Gli elementi per potere definire l’abbigliamento della Guardia pretoriana sono molto scarsi. Dalle tracce in nostro possesso si evince come il soldato pretoriano non avesse un equipaggiamento particolare.

Durante il servizio (salvo sotto Traiano) il pretoriano era addetto a compiti civili, pertanto il suo abbigliamento doveva essere discreto. È attestato l’uso di una normale tunica bianca (candida) e di un sagum o di una paenula (grossi mantelli talvolta dotati anche di cappuccio) che bastavano per nascondere un’arma.

L’elmo era usato poche volte per lo più in caso di dimostrazioni o parate. Nelle raffigurazioni a noi pervenute l’elmo pretoriano è per lo più di tipo attico, un retaggio dalla tradizione bellica greca della antica Repubblica, oppure, nelle situazioni di guerra, un normale elmo, secondo le usanze del periodo, in dotazione anche ai legionari.
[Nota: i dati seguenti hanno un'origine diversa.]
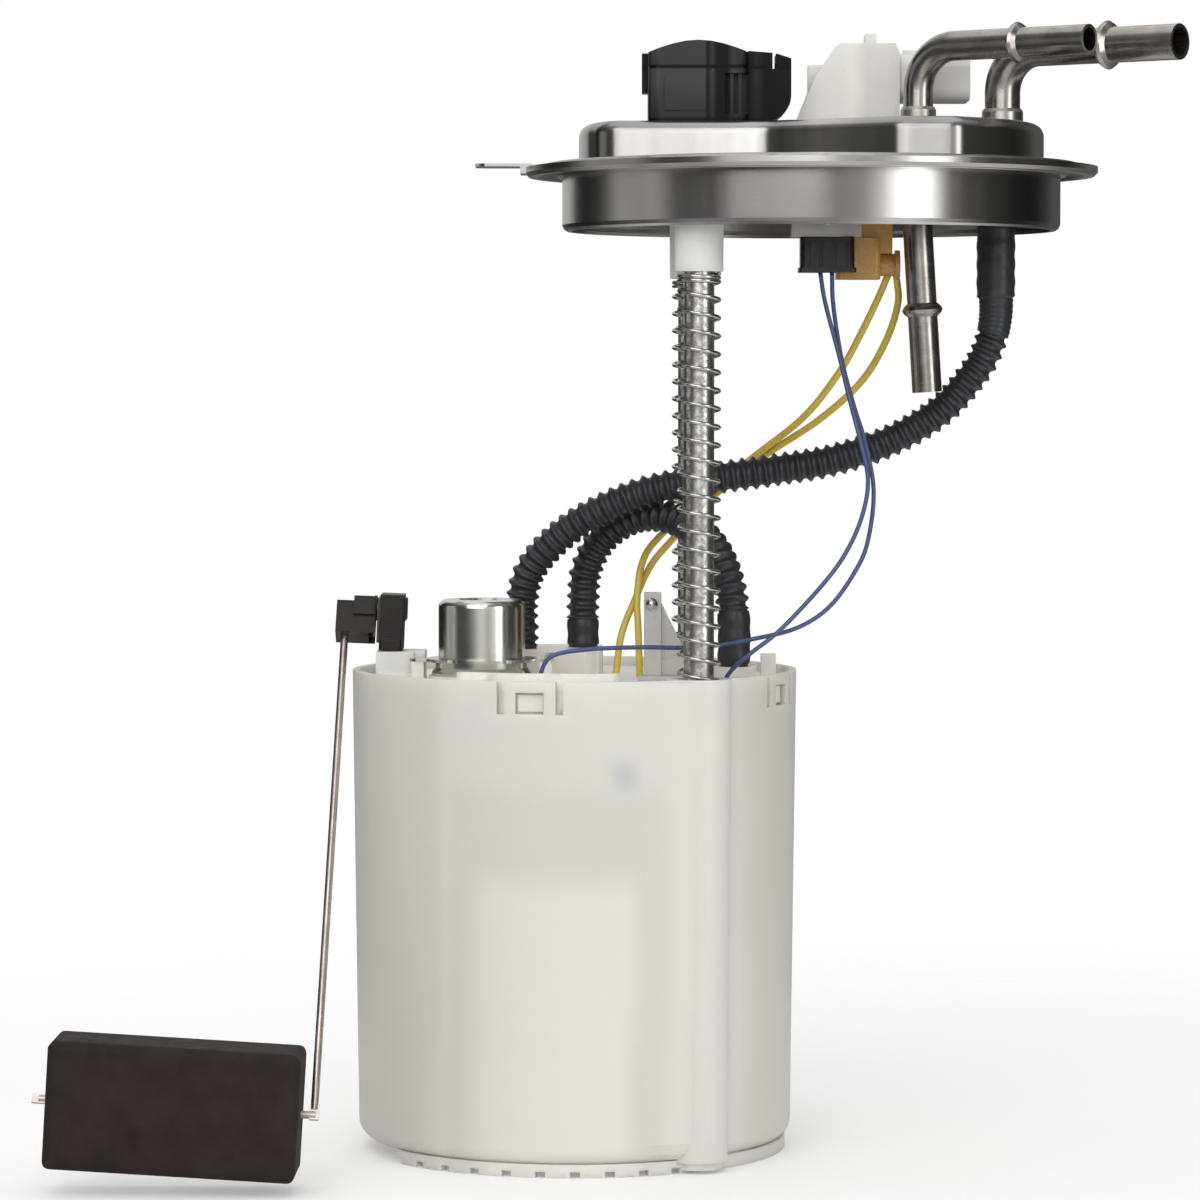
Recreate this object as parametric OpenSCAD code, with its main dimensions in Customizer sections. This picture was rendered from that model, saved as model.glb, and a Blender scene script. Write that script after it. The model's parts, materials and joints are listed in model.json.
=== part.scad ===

Le speculazioni fatte in passato riguardo all’uso di scuta (scudi) ovali invece di rettangolari, o di lorica musculata, alla luce delle più recenti discussioni sembrano essere decadute. L’utilizzo dell’armamento citato era vario e, al momento, senza una particolare giustificazione. Esistono testimonianze di pretoriani con scuta rettangolari, ovali e rotondi, con elmi di molte fogge diverse e con ogni genere di armatura conosciuta anche tra i legionari.

In guerra, i pretoriani portavano un equipaggiamento simile a quello degli altri legionari, con il classico gladius (la spada), e molto spesso si distinguevano per l’utilizzo del simbolo dello scorpione, che poteva essere raffigurato sul proprio equipaggiamento o sulle insegne.